THE PROPERTY OF A LADY
A VERY FINE AND RARE GILT-BRONZE AND CLOISONNE ENAMEL INCENSE GARNITURE SET

Details
A VERY FINE AND RARE GILT-BRONZE AND CLOISONNE ENAMEL INCENSE GARNITURE SET
QIANLONG PERIOD (1736-1795)

The set comprises a tripod censer, a vase and a circular covered box, each mounted with shaped gilt-bronze plaques of birds and deer amidst floral sprays, and enamelled with auspicious symbols including shou roundels and bats suspending wan emblems, in flight amidst scattered lingzhi and the 'Three Friends of Winter', prunus, bamboo and pine, reserved on a bright turquoise cracked-ice ground, each register divided by gilt key-fret and ruyi bands, with pairs of chilong handles on the vase and censer
The vase 6 3/8 in. (16.2 cm.) high
The censer 5 3/4 in. (4.6 cm.) across the handles
The box 3 in. (7.6 cm.) diam. (3)
Provenance
The Estate of Dr. Ip Yee, sold at Sotheby's Hong Kong, 19 November 1984, lot 20
An Important Private Collection of Cloisonne Enamel Wares, sold in these Rooms, 30 October 2001, lot 678
Literature
Sotheby's Hong Kong, Twenty Years, Hong Kong, 1993, no. 405
Sotheby's Thirty Years in Hong Kong, 2003, no. 414

Lot Essay

Previously sold in our London Rooms, 11 July 1977, lot 24.

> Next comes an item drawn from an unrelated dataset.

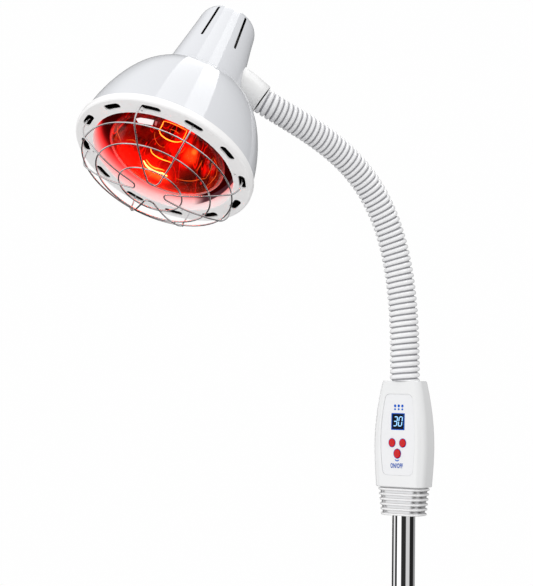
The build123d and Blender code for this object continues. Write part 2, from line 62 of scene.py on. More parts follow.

It is unusual to find a complete garniture set, made up of censer, vase and covered box, in cloisonné enamel. The burning of incense was an important part of many Chinese rituals, from as early as the Han dynasty, and a set like this was popular as part of the paraphernalia for a scholar's studio from the Ming dynasty onwards. The small box was used to store incense in strip, coil or pellet form, and the tool vase was used to accommodate implements such as chopsticks and spatula to rake or smooth the bed of ashes in the censer. A cloisonné enamel incense set with a spatula, was sold in these Rooms, 1 November 2004, lot 962; another three-piece set with Qianlong marks was also sold in these Rooms, 28 April 1996, lot 14; while examples of complete sets made of other materials were included in the Special Exhibition of Incenser Burners and Perfumers Throughout the Dynasties, National Palace Museum, Taiwan, 1994, illustrated in the Catalogue, nos. 82-89.